List 6 possible causes of inappropriate advice in relation to the provision of benefits
CRIMES
- Complicated products
- Rubbish (incompetent) adviser
- Integrity of adviser lacking
- Model of parameters unsuitable
- Errors in the date relating to beneficiaries
- State-encourages but inappropriate actions
List 10 investment risks associated with a financial product
- Uncertainty over the level and timing of investment returns (both income and capital)
- Mismatching of assets and liabilities
- Reinvestment risk
- Default risk
- Investment returns being lower than expected, increasing provider cost
- Lack of appreciation of benefits by recipients due to poor returns
- Higher than expected investment expenses
- Liquidity risk
- Lack of diversification
- Changes in taxation of investment income and gains.
What is meant by ‘sponsor covenant’?
This refers to the ability and the willingness of the sponsor to pay sufficient contributions to meet benefits as they fall due. Sponsor covenant is a source of credit risk.
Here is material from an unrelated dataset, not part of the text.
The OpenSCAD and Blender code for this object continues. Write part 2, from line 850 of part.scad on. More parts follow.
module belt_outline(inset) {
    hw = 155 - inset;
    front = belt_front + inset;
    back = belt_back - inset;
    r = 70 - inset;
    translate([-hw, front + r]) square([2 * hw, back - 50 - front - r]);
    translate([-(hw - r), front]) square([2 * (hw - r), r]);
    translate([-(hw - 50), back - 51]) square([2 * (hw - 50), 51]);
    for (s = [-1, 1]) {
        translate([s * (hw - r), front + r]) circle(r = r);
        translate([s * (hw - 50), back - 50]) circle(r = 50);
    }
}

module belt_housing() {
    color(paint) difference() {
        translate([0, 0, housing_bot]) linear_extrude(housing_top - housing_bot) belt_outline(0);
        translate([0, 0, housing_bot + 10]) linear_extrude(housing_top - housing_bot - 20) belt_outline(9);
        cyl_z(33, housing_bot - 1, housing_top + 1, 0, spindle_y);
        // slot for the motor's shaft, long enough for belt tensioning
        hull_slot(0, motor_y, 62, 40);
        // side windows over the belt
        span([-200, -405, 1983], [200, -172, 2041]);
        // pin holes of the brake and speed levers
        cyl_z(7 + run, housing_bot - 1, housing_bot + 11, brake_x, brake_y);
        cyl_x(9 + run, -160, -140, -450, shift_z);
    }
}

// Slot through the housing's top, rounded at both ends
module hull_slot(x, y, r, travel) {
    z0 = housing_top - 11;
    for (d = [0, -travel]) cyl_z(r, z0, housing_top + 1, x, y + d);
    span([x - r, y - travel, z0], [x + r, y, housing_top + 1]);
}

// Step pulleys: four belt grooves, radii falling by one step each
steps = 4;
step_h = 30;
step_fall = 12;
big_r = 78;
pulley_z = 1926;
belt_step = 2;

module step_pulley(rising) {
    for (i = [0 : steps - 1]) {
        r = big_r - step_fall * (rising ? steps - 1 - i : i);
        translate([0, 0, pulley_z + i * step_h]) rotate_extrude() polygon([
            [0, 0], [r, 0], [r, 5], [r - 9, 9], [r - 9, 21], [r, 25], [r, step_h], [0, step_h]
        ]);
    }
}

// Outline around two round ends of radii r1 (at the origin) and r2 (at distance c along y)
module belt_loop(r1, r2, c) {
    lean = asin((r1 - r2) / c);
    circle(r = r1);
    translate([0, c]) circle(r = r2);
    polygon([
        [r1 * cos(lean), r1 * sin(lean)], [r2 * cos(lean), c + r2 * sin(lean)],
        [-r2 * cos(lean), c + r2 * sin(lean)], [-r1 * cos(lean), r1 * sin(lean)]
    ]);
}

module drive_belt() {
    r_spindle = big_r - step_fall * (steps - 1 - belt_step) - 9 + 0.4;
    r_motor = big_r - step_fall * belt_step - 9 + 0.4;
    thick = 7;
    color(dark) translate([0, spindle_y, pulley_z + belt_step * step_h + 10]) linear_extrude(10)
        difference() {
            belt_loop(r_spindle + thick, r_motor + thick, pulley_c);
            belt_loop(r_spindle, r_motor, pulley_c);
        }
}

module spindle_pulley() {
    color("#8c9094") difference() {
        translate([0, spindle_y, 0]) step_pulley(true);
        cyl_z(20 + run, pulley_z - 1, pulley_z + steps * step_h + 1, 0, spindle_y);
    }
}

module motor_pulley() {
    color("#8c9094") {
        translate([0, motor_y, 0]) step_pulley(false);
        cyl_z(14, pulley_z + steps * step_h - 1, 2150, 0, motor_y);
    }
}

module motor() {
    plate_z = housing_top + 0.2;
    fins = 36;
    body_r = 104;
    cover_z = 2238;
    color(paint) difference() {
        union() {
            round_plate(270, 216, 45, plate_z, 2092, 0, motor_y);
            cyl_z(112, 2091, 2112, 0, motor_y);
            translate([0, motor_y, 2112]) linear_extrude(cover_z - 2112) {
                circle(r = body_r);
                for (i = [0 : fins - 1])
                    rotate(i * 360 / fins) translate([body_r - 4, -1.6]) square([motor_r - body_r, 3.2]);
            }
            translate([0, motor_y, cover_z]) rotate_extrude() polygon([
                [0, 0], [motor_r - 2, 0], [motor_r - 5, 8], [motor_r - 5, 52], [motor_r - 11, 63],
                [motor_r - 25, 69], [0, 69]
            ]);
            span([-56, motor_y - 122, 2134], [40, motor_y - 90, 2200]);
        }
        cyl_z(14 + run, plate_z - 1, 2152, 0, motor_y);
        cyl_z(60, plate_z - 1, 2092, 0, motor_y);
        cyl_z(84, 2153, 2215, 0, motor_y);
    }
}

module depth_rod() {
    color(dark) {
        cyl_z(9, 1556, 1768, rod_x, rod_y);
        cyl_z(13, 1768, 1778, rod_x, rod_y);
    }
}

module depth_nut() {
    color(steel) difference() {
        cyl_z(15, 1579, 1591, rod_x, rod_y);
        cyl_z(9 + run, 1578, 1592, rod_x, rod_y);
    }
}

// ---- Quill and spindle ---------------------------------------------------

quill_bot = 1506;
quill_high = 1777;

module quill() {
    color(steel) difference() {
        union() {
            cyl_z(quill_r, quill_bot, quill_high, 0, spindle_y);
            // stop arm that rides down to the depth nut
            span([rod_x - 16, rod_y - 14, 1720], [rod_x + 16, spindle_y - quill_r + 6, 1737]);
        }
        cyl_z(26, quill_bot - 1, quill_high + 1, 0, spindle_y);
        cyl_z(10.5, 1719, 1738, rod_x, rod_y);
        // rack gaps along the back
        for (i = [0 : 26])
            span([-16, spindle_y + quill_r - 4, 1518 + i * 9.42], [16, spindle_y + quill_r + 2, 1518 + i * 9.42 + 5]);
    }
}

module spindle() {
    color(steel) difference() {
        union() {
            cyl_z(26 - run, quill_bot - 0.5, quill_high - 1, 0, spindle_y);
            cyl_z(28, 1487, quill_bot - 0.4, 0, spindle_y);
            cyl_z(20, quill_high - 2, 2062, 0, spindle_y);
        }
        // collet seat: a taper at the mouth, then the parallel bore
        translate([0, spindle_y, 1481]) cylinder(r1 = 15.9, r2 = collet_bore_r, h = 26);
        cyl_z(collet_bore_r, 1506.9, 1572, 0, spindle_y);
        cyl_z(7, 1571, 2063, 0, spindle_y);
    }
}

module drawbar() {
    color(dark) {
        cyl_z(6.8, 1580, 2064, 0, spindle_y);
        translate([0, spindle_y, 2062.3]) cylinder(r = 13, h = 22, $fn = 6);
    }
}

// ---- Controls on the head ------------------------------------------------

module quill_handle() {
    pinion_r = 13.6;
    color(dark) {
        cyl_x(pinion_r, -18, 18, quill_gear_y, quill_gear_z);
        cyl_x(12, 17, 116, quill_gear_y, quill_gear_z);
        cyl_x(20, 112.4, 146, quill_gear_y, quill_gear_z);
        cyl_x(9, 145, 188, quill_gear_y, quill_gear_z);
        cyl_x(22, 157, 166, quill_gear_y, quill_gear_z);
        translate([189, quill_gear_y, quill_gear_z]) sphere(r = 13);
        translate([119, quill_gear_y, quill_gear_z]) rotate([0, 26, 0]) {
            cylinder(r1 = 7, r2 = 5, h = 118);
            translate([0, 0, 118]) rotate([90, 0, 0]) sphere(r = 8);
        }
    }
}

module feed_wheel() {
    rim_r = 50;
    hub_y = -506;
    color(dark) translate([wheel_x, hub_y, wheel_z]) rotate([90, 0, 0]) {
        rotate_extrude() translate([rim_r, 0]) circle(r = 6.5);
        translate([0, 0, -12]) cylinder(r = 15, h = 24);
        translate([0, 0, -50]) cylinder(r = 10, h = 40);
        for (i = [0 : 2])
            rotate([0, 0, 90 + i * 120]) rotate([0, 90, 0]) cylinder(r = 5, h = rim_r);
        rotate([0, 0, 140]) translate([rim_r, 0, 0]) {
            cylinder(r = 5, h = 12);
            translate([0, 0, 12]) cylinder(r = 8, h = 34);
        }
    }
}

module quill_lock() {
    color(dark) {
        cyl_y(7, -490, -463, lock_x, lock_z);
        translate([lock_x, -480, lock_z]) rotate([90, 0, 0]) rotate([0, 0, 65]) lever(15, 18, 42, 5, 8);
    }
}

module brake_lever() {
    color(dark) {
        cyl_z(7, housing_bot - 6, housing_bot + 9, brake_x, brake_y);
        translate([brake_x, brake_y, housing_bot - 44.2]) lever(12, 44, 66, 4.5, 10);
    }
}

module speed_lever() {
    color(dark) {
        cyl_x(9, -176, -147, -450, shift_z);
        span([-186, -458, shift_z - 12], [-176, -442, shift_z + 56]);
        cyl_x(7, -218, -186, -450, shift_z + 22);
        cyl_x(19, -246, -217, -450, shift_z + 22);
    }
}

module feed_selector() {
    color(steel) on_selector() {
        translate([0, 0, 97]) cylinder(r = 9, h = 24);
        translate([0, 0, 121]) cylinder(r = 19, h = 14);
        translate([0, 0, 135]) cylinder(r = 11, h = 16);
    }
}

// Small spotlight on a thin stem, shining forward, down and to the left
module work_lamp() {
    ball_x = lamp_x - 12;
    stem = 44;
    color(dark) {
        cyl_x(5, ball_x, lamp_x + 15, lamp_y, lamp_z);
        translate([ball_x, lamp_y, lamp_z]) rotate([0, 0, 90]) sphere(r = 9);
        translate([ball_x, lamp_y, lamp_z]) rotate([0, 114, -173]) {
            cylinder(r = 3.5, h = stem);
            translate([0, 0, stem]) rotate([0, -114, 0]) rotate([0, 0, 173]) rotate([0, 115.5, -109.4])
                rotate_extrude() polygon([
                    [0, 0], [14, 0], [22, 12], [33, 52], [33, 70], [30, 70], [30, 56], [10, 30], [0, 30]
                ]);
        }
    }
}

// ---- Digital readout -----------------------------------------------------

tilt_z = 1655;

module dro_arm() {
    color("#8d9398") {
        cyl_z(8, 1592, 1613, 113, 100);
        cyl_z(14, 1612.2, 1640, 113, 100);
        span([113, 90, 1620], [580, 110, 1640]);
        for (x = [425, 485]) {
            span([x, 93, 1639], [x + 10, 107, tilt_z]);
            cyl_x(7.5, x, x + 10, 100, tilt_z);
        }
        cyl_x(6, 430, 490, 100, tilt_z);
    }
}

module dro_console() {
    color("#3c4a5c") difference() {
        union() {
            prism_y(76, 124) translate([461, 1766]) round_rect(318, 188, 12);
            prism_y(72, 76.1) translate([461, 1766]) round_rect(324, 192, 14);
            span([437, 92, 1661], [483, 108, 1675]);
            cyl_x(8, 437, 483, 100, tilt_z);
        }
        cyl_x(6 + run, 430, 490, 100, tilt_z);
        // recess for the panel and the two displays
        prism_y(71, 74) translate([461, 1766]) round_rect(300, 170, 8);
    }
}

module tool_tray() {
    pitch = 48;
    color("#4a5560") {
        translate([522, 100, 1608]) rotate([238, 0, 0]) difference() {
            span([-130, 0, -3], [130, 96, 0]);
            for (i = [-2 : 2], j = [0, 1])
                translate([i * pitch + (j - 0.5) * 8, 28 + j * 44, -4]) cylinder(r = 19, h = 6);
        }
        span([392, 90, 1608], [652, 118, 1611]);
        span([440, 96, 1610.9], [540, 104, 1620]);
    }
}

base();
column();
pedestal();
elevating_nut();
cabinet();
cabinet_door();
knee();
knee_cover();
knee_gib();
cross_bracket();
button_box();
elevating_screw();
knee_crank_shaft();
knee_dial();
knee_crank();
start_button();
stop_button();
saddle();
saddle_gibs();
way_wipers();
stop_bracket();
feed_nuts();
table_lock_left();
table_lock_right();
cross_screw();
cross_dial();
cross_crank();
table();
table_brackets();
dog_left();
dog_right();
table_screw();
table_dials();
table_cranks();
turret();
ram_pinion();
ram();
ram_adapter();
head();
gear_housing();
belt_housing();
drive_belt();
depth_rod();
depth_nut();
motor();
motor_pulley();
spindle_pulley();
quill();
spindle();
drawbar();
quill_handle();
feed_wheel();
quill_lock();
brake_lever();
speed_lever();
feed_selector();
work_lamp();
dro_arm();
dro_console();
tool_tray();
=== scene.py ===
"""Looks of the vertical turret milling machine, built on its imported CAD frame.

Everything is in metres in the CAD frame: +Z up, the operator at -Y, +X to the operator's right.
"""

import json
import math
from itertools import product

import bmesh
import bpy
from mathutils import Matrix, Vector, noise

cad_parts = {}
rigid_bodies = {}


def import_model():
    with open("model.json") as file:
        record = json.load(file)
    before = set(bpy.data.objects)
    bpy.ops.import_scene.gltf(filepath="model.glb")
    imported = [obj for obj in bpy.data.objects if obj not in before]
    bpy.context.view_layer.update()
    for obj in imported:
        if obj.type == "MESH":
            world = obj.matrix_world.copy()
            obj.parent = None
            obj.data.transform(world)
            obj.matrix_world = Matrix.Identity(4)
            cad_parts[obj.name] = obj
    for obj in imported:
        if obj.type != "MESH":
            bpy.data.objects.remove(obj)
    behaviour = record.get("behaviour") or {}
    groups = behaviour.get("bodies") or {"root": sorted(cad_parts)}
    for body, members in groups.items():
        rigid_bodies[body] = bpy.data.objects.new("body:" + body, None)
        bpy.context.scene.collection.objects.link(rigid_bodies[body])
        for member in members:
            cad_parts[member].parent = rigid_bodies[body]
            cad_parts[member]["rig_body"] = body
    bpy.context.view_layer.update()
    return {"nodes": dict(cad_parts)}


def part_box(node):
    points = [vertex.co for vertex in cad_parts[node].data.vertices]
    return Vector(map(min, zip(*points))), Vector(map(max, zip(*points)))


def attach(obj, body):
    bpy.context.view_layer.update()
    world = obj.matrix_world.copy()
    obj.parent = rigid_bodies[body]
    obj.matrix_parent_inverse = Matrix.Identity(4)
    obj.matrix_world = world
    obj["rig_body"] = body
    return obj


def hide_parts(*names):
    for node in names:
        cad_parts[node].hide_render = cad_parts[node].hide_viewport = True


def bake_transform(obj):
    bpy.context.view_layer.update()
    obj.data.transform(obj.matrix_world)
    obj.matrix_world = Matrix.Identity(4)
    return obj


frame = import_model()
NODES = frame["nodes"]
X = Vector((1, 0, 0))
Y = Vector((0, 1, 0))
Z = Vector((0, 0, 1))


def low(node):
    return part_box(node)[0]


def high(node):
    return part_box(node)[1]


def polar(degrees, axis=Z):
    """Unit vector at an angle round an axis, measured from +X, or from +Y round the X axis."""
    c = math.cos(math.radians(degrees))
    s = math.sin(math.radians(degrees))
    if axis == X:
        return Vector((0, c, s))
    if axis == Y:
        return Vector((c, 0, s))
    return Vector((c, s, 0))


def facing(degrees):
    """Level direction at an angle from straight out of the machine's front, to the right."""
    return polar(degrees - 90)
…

List the typical business risks faced by life insurance companies
- Mortality and longevity
- Morbidity
- Pandemics
- Expenses
- Withdrawals
- New business volumes
- New business mix
- Option take-up
- Reinsurance
- Anti-selection and moral hazard
- Loose policy wording
- Lack of data
- Poor underwriting
List the typical business risks faced by general insurance companies
- Claim amounts, including claim inflation / court awards
- Claim frequencies
- Accumulations and catastrophes
- Expenses
- Renewals and lapses
- New business mix
- Anti-selection and moral hazard
- Loose policy wording
- Lack of data
- Poor underwriting
- Changes in the cover provided or in the characteristics of policyholders
- Reinsurance
Explain how expense, persistency and new business volume risks are inter-related
A product provider’s expenses can be expressed in terms of unit costs, e.g. the cost per new policy written or per in-force policy
Unit costs comprise expenses as the numerator and volume measure as the denominator
Lapses and new business volumes directly affect the denominator. However, the numerator will partly be fixed and will not vary exactly in line with the volume measure.
Lower than expected new business volume and/or higher than expected withdrawals will mean a lower than expected overall contribution to overheads.